Adam Serwer of The Atlantic made a similar point: “It is not necessary for race to be real for racism to be real. It is only necessary that people believe race to be real. When people act on fictions, those actions have repercussions even if the underlying belief is false.” This is why antisemitism is racism, even though Jews are not a race.


4. How do you define your Judaism?

As the world debates whether Jews are a race, religion or something else, this is a good moment to reflect on how we define ourselves and how we personally interact with Judaism. Think about the following question for yourself: do you identify with Judaism most as a religion, people, nation, tribe, culture or family?

For instance, as we discussed in this video that we created with the Z3 Project, many American Jews define themselves as cultural — not ritually observant or community-driven, but rather, “culturally Jewish.” That might mean the deli, Hanukkah, or what they choose to read, watch and listen to.

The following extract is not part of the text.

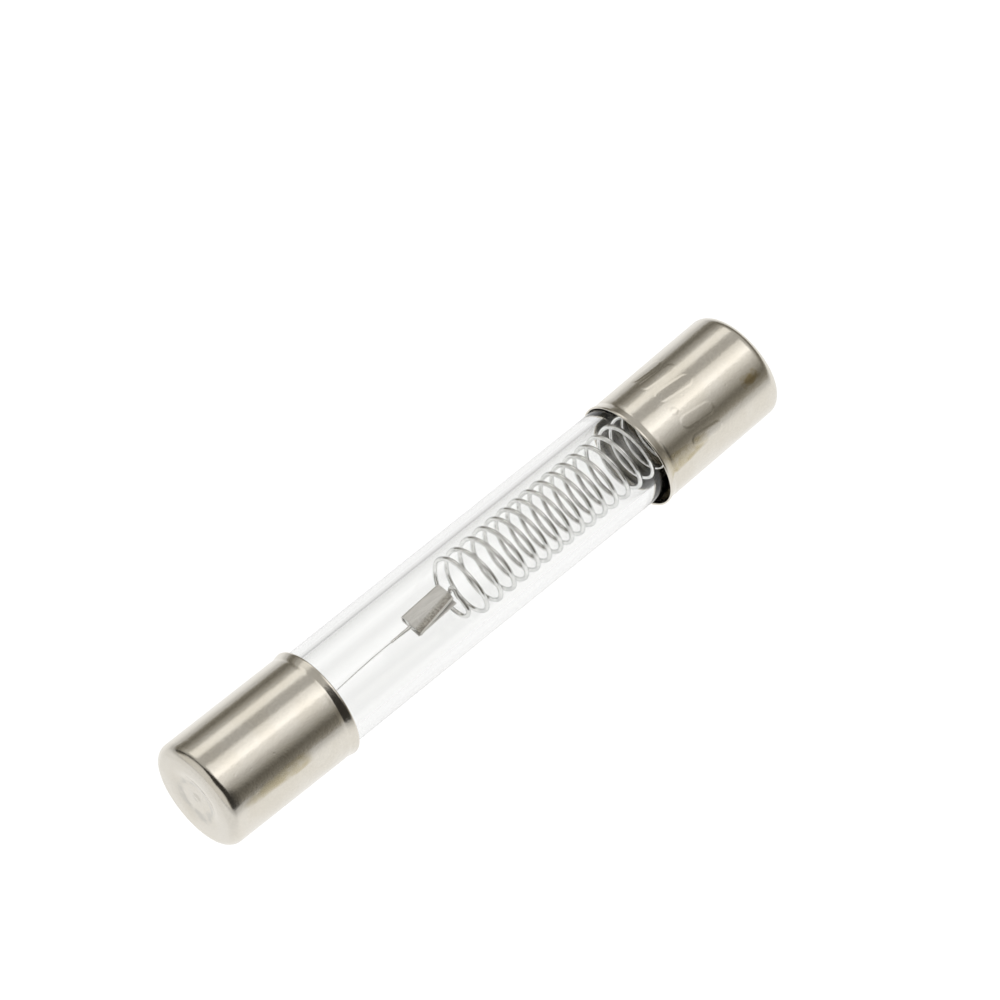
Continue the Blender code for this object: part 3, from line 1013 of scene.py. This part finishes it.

In Israel, there is a national identity that is Jewish. There are Jewish symbols in the Knesset building and on the currency, and Jewish holidays are nationally observed. For instance, on Passover, there is a law against displaying bread in public, and nearly all Israeli Jews fast on Yom Kippur.

So, let’s use Goldberg’s inaccurate comments about the Holocaust as an opportunity to reflect on how we all define being a part of the Jewish people, and how the Holocaust was one of the worst racist and antisemitic atrocities in western civilization.